Tens of thousands of people have gathered in a sports stadium in the Angolan capital, Luanda, to mark the first anniversary of the peace accord between the government and the Angolan rebel group, Unita.
Angolans are looking for prosperity now war is over
An ecumenical service was held at the stadium , attended by President Jose Eduardo dos Santos, government officials, politicians and church leaders.
At 1200 local time (1100 GMT) on Friday , a minute's silence was observed in honour of the victims of the civil war.
An estimated 500,000 people were killed and tens of thousands more were displaced during the 27-year civil conflict.
"This is a great day, now we have peace.
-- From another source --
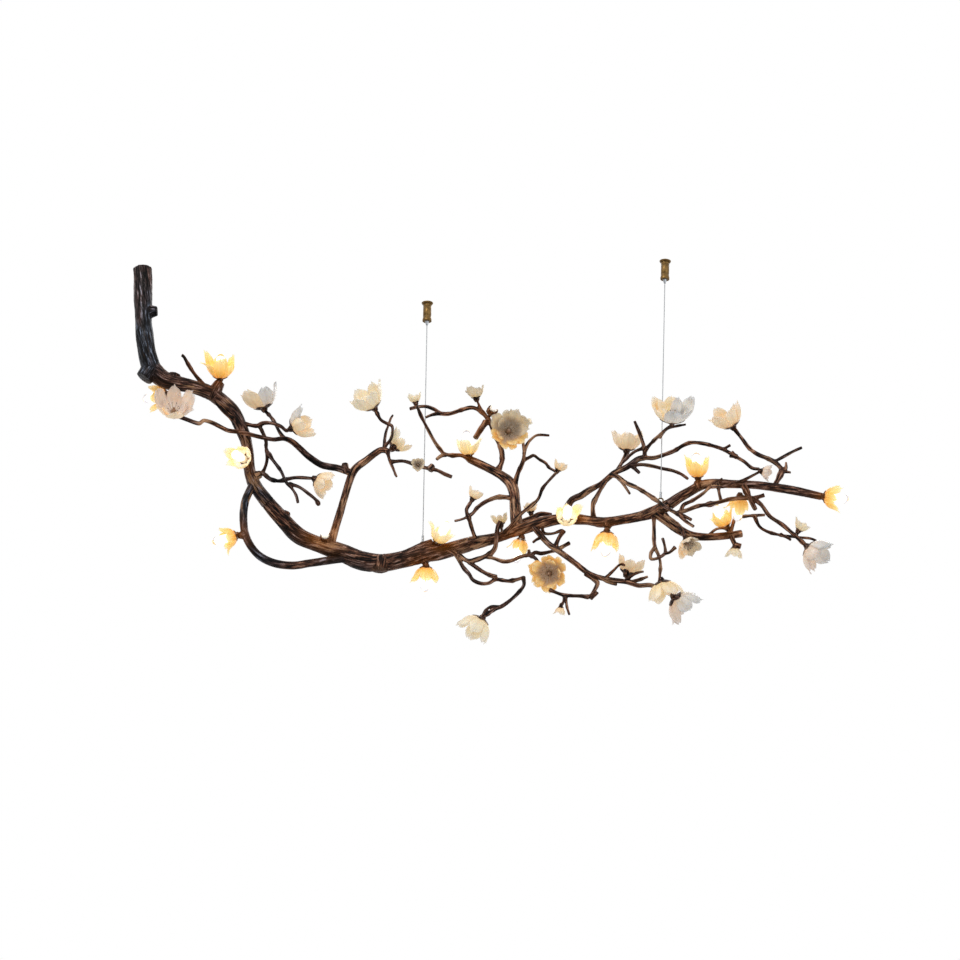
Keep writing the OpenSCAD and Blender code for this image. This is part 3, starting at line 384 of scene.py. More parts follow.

We have struggled for a long time for this, and now, thanks to the Lord, we have peace. Angola has changed, it's changed a lot", a woman named Hortense said.
Weekend of revelling
The BBC'S Justin Pearce in Luanda says the government has planned a long weekend of celebrations - but some people feel they have yet to see the benefits of peace.
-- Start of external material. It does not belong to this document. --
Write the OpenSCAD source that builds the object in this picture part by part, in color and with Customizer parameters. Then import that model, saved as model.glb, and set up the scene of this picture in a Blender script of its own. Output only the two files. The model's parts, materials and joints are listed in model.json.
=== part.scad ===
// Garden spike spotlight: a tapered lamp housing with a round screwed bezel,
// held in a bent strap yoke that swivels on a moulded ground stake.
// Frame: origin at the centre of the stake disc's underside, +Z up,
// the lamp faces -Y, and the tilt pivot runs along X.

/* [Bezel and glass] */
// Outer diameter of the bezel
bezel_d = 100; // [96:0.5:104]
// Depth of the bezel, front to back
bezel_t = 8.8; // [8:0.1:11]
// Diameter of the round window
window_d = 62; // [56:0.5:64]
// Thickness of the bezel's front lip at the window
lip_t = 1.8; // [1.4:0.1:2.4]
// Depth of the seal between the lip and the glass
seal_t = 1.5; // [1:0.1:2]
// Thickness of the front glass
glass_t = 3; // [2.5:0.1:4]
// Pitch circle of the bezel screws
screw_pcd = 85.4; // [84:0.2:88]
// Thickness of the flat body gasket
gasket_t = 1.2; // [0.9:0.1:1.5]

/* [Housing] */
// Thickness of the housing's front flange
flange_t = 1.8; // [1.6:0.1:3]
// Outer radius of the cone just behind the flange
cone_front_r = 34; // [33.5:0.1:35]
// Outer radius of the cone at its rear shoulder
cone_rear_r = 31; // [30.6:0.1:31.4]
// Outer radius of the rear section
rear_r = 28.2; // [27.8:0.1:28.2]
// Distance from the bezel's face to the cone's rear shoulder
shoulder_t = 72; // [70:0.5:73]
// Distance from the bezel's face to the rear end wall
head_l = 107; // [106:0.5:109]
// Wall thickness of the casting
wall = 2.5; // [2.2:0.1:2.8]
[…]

He reports a heavy military and police presence on the streets.
Former Unita soldiers have handed in their weapons
People may be able to move more freely around the country as a result of peace, but for the people of Luanda, the end of the war has brought few visible benefits, he says.
A 23-year-old man called Bartolomeu
told the BBC: "Angola has not changed. This peace has not led to better living conditions. Our president needs to rebuilt Angola. Angola has been destroyed".
A statement from the government acknowledged that it was impossible to rebuild in 12 months what had been destroyed in 30 years.
Our correspondent says the ruling MPLA party used the goodwill generated by Friday's anniversary celebrations to hand out portraits of President dos Santos.
Portuguese-speaking artists, including the Brazilian romantic singer Roberto Carlos, is expected to entertain at a concert in the stadium and at an exclusive club.